There remain some migrants around Calais, who may seek to enter the UK illegally. There have been instances of migrants seeking to slow down traffic on approach roads to ports, including by placing obstacles on the Calais Port approach road. If this happens you should keep moving where it’s safe to do so, or stop and call 112 if isn’t safe to proceed (keeping car doors locked).
Air pollution sticker
All vehicles, including motorbikes, driving in central Paris, Lyon and Grenoble now need to display a special ‘pollution sticker’. You must display a sticker to drive in central Paris from 8am to 8pm on Monday to Friday. Checks can take place at any time, depending on pollution levels. Some older vehicles don’t qualify for a sticker at all due to their high emissions; these vehicles can’t be driven in central Paris at all from 8am to 8pm on Monday to Friday. In order to manage air pollution levels, other cities may also limit vehicle access to town centres and main roads. For more information, and to apply for a sticker, visit the French Ministry of Environment website (in English).
There have been reports of burglaries taking place while lorry drivers have been asleep in their vehicles. Avoid parking in isolated or dark areas of unsupervised camping grounds or car parks. Consider installing an alarm in your vehicle.

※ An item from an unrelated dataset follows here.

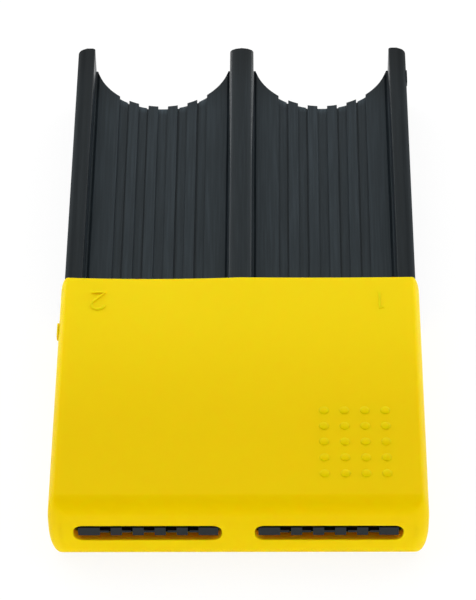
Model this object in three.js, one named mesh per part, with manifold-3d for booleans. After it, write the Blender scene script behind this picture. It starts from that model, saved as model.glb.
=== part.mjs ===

There have been attempts by illegal migrants to enter lorries while stationary or in slow moving traffic. Take sensible precautions against attempts to break in to your vehicle.
Heavy goods vehicles over 7.5 tonnes are banned from driving on roads in France on certain days during the year, including all Sundays and public holidays. Dates are set by the French Ministry of Transport. Full details of restrictions can be found on the Bison Futé website.
The Department for Transport and the FCDO have jointly published separate guidance for the freight transport industry during the COVID-19 pandemic.
British haulage companies and their employees should contact the Road Hauliers Association for further information about driving in France.
Camping and caravanning
There have been reports of burglaries taking place while travellers have been asleep in their caravans, mobile homes and other vehicles. Avoid parking in isolated or dark areas of unsupervised camping grounds or car parks and consider installing an alarm in your caravan or mobile home.
There have been many attempts by illegal migrants to enter vehicles while stationary or in slow moving traffic. Take sensible precautions against break in to your vehicle, particularly in Northern France.